In America there is no secular power forcing us or even encouraging us to work through our issues of disunity and multi-jurisdictionalism.  This is an internal Church issue which we should resolve as Christians, not using the civil images of power, authority and submission to the powerful, but rather relying on Christian notions of fraternity, and mutual submission to one another in love.

[MJ}:  The autocephaly was right for its time, but the times have changed, and there are new demands on us.

And was the Patriarchate of Constantinople wrong for its time when the Turks conquered Byzantium?   Was the Patriarchate of Moscow wrong for its times when Peter the Great demolished it or when the communists overthrew the Russian Orthodox empire?  Times are always changing, which is why autocephaly is so important for Orthodoxy in America.   We need the autocephaly so that our hands are not tied by past problems.

Autocephaly was right when it was proposed and it is right today because it continues to challenge us as Orthodox to live up to our Orthodox ideals as Church.

Autocephaly challenges us to think as Christians about what our mission in America really is.

I think it is fair to contend that in fact even the EA process is a response to the challenge of autocephaly.  So if the EA is the new process, it means that autocephaly is as relevant as ever to the discussion.  By bringing autocephaly to the table, the OCA enriches the EA process and discussion, for autocephaly is a reality for many Orthodox in America and a potential reality for the rest.

The 2010 Statement of the Synod of Bishops on Autocephaly affirms that the bishops of OCA remain committed to an autocephalous church for America.  Presumably since Metropolitan Jonah signed that statement, he is committed to it.  Autocephaly is being affirmed as right for America at this time.  It hopefully will not be limited to the current OCA, but rather will encompass all Orthodox in America, but it is still a goal for Orthodoxy in America to which our Synod has expressed its commitment.  Any talk by the Metropolitan of autocephaly being somehow an outdated idea is inconsistent with the vision of the Synod to which he belongs.  If anything the OCA is not trying to limit autocephaly to itself but rather is saying it was given to us for all Orthodox in America.   Autocephaly as conceived by the OCA’s Synod of Bishops is inclusive not exclusive.

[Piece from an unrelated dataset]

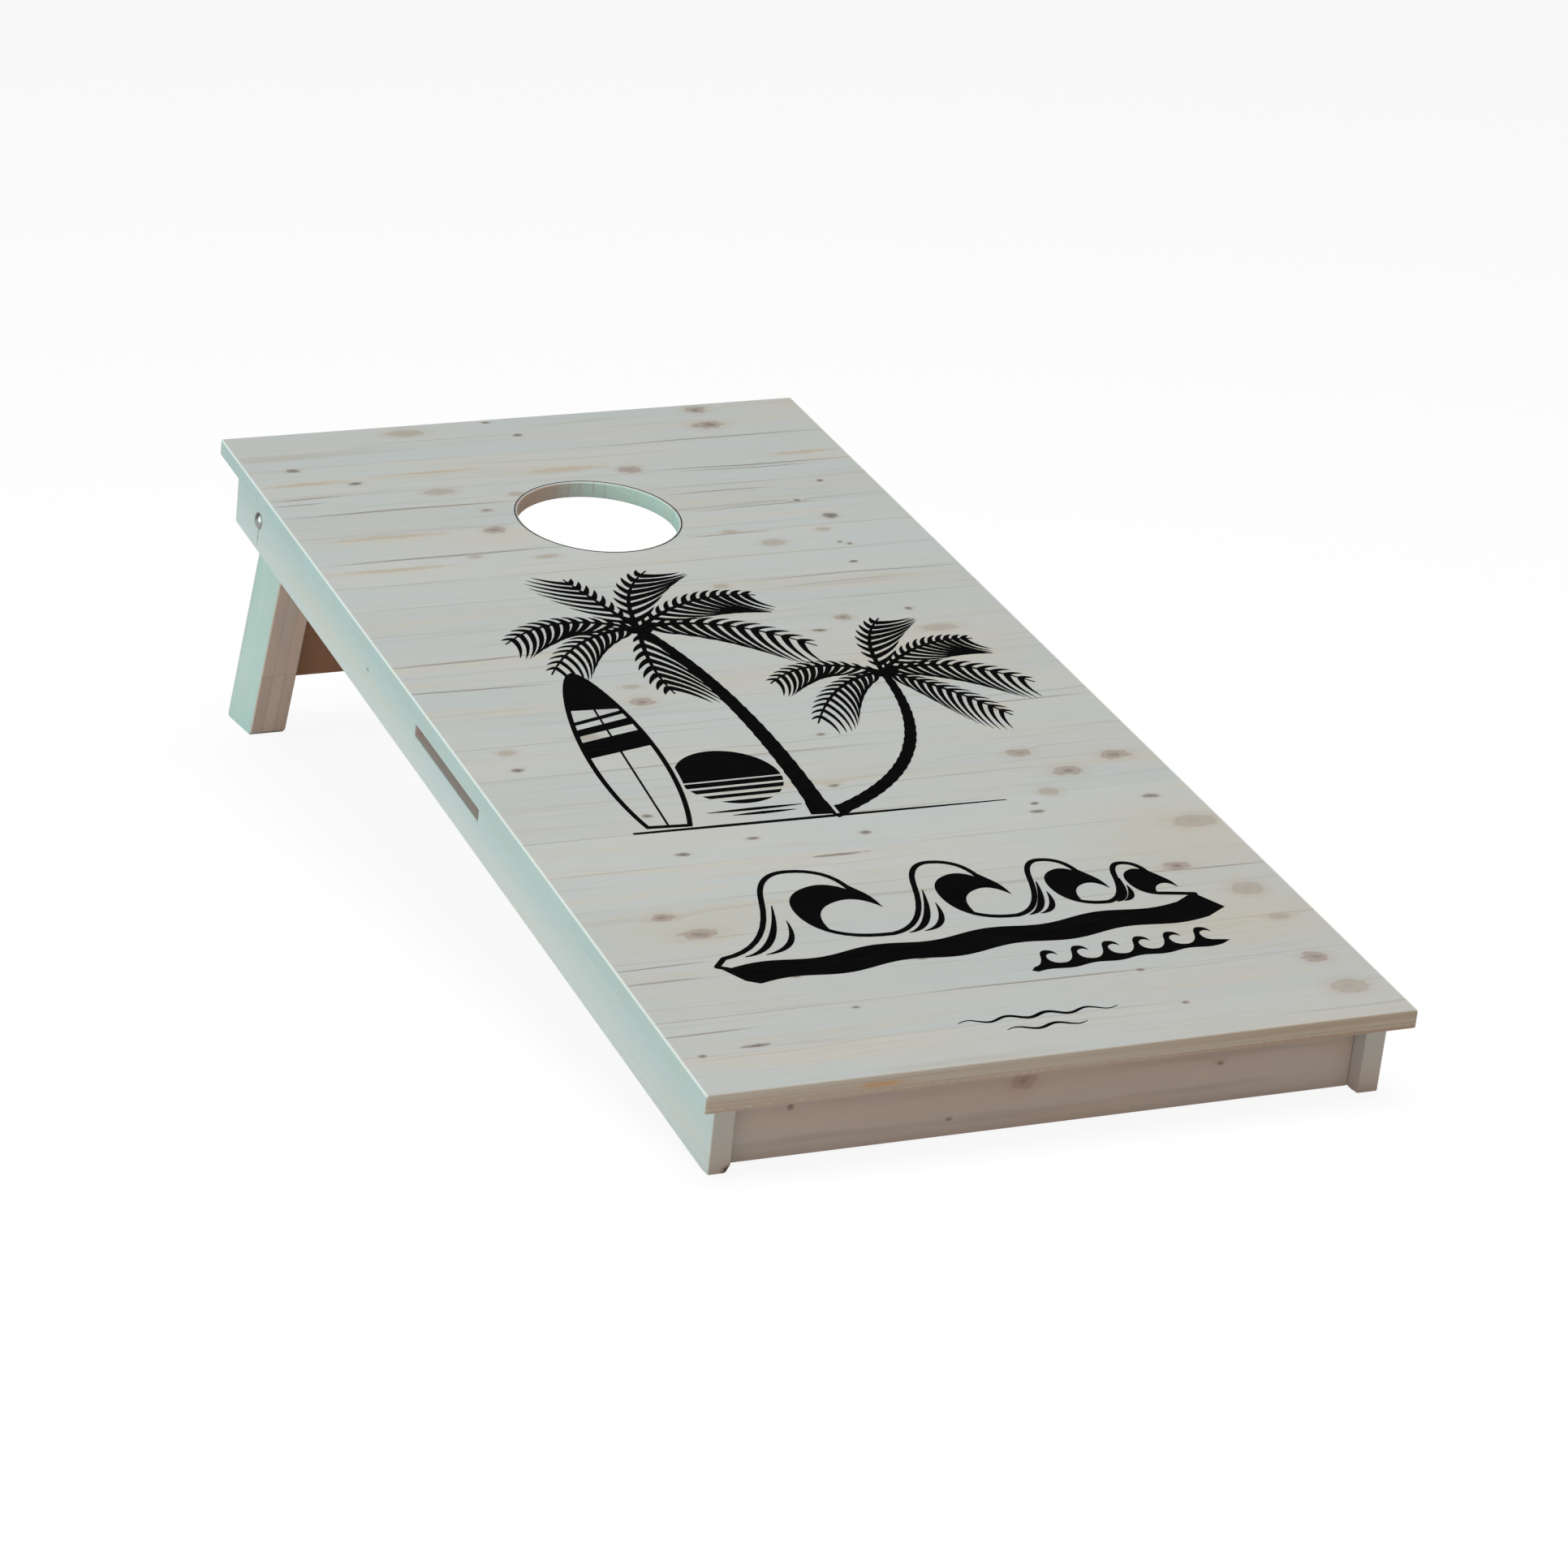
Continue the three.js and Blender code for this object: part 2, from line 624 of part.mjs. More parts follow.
export default model;
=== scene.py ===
"""Looks for the cornhole board: whitewashed spruce, black ink print and zinc-plated hardware.

Everything stands in the row frame, in metres. Patterns on the deck are laid out in deck
millimetres: x across the board, y up the deck from its front edge, z out of the playing surface.
"""

import json
import math
import random

import bmesh
import bpy
from mathutils import Matrix, Vector
from mathutils.geometry import delaunay_2d_cdt


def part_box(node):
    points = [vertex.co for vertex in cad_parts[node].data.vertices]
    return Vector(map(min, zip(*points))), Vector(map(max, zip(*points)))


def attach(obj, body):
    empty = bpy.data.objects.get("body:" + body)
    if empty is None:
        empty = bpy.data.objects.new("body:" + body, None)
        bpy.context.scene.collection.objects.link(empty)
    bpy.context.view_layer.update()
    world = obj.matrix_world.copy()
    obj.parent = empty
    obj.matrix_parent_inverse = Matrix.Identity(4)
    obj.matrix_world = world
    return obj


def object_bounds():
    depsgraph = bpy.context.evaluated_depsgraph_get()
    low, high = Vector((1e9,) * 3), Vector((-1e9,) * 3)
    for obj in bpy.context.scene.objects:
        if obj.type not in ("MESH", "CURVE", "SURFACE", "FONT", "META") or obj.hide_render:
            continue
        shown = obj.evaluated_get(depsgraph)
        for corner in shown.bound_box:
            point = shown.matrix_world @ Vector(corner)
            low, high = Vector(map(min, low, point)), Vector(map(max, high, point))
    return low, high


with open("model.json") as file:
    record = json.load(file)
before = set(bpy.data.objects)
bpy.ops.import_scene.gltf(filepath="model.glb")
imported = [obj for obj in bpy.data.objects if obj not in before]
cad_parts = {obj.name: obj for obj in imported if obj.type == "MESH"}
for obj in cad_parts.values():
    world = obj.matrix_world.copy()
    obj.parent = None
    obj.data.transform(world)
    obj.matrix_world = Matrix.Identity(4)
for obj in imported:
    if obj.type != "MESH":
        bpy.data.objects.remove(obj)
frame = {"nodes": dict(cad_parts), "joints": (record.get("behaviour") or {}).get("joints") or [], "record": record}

cad_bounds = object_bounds()

MM = 0.001
WHITE = (1, 1, 1, 1)
NODES = frame["nodes"]

# ---------- places read from the frame ----------


def deck_placement():
    """The matrix that takes deck coordinates to the row frame, from the deck's top edges."""
    corners = [vertex.co for vertex in NODES["deck"].data.vertices]
    front = min(corners, key=lambda corner: corner.y)
    rear = max(corners, key=lambda corner: corner.z)
    tilt = math.atan2(rear.z - front.z, rear.y - front.y)
    return Matrix.Translation((0, front.y, front.z)) @ Matrix.Rotation(tilt, 4, "X")


DECK = deck_placement()
UP_DECK = DECK.to_3x3() @ Vector((0, 1, 0))
OUT_OF_DECK = DECK.to_3x3() @ Vector((0, 0, 1))
DECK_LENGTH = 1200
DECK_HALF_WIDTH = 300
DECK_UNDERSIDE = -16.3
EDGE_ZONE = 50
LEG_JOINT = next(joint for joint in frame["joints"] if joint["name"] == "leg_fold")


def hole_size():
    """The middle and the radius of the hole's rounded rim on the playing surface."""
    to_deck = DECK.inverted()
    flat = []
    for vertex in NODES["deck"].data.vertices:
        place = to_deck @ vertex.co / MM
        inside = EDGE_ZONE < place.y < DECK_LENGTH - EDGE_ZONE
        if abs(place.z) < 0.05 and inside:
            flat.append(place.y)
    return (min(flat) + max(flat)) / 2, (max(flat) - min(flat)) / 2


HOLE_MIDDLE, HOLE_RADIUS = hole_size()


def row_point(x, y, z=0):
    """A place in deck millimetres, in the row frame."""
    return DECK @ Vector((x * MM, y * MM, z * MM))


# ---------- node trees ----------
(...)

Next:  Reflections on the OCA, Autocephaly & the Future (4)

7 thoughts on “Reflections on the OCA, Autocephaly & the Future (3)

  1. Pingback: Reflections on the OCA, Autocephaly & the Future (2) | Fr. Ted's Blog

  2. Dean Calvert

    Dear Fr. Ted,

    Christ is Born!!! Glorify Him!

    Great analysis…keep ’em coming.

    The question you pose is absolutely correct…”are we going to grandfather the older autocephalies?” I think you are right..the autocephalies of all the national churches of Eastern Europe should be rescinded…let’s see how that flies?

    Perhaps Moscow is not a patriarchate after all, but just an errant diocese of the ecumenical patriarhate…LOL.

    Keep up the good work.

    Best Regards,
    dean calvert

  3. Apropos adopting this ‘process’ language as a vehicle to revisit and revise various categories in ecclesiogy such as autocephalies granted, on what basis can we limit the use of ‘process’ to autocephalies in our wholistic faith?

    It must also be fitting to allow via ‘process’ to revisit whether a patriarchate can be ‘ecumenical’ any longer and if so which one. Or, as all is a process, can we revisit the possibility of allowing senior priests of long productive ministry to be bishops even if their wives shamefully neglected to die before he retires? Women these days, living on like that. Pshaw. That’s not how it used to be! Was it women living longer than the papa in 19th Century Russia? No it was not! Gospel Smospel!

  4. Pingback: Reflections on the OCA, Autocephaly & the Future (4) | Fr. Ted's Blog

  5. George

    I have a couple of questions. Why does Metropolitan Jonah consider the Chancery staff to be his staff? Why aren’t they considered the Holy Synod’s staff? Of course i guess one could argue that they should be the Metropolitan Council’s staff. If Metropolitan Jonah tries to move the Chancery to DC without the consent of the Holy Synod and the Metropolitan Council will he be held accountable?

    1. Fr. Ted

      The Syosset staff serves the central administration of the OCA of which the Metropolitan is the head. It is the hierarchical nature of the church. The staff is not the Synod’s staff, though they do serve the Synod in as much as the Synod is involved in the central administration of the church. However, the OCA does not function completely as a synodal church, it is hierarchical. The exact relationship between the synod and the metropolitan has been part of an internal tug-of-war in the OCA. This tension is often put in terms of a strong central administration versus strong dioceses/diocesan bishops.

      Will the Metropolitan be held accountable, you ask? Remains to be seen, and held accountable by whom? This is something the OCA has been working on for the last few years through a series of scandals and missteps. But my hope is that he will be held accountable, as also will the synod, the Metropolitan Council, the chancery staff, and all leaders in the church.

      The OCA actually though struggling with its handlling of the issues is actually wrestling with serious issues for Orthodoxy in America: hierarchy, conciliarity, synodal, transparency, accountability, policy & procedures, process, Best practices, ethics, tradition, freedom, democracy, and living in a country in which the government remains separate from religion and does not try to establish religion in any sense. If the OCA can survive its missteps, it might find itself being the healthiest Orthodox jurisdiction in America.

  6. Dean Calvert

    Hi Harry,

    If there was any doubt, you just got yourself crossed off the Christmas card list at Phanar…questioning the “ecumenical” nature of the patriarchate – tsk tsk tsk – I can just hear it in Phanar, “Palli…autos o Aristarhos, den dreposeh! LOL

    The second point is actually a more practical one – enthroning married bishops would sure solve a lot of problems wouldn’t it? The problem is that this is akin to talking to Congress about eliminating earmarks…the guys doing the voting are the same guys doing the stealing.

    Overhauling the workings of the episcopacy, including the management of the supply of candidates (you want married, I’ll settle for qualified) is probably the greatest problem facing this church. Without good leadership, we’re going nowhere.

    Best Wishes to you and your family for a happy, healthy New Year filled with blessings.